The passing of a grain of sand through a sieve, the currents of a riverbed, the ideal human somersault: These are typical subject matters of the scientific motion studies produced by the Institut für den Wissenschaftlichen Film (IWF). Until 2011, the IWF produced thousands of scientific research films to create a large archive of scientific films. These were to respond to pressing research question of the present, but also offer answers to questions which may arise in the future.
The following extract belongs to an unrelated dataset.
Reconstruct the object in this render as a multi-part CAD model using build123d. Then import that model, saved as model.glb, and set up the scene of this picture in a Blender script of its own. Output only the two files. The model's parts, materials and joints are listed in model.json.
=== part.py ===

Andreas Bunte’s project "Library for A-Scientific Film" investigates this highly specialized film genre as a format for artistic production. Within the framework of his three-year research period as a fellow of the Norwegian Artistic Research Programme at the Academy of Fine Art in Oslo, Andreas Bunte has produced a number of films appropriating aspects of the explicitly anti-narrative method of filmmaking that the genre has generated. His artistic research project examines the filmic grammar and the conceptual underpinnings of scientific research film in terms of its proposed objectivity, as well as its connections to contemporary theory and the most recent developments in ethnographic filmmaking.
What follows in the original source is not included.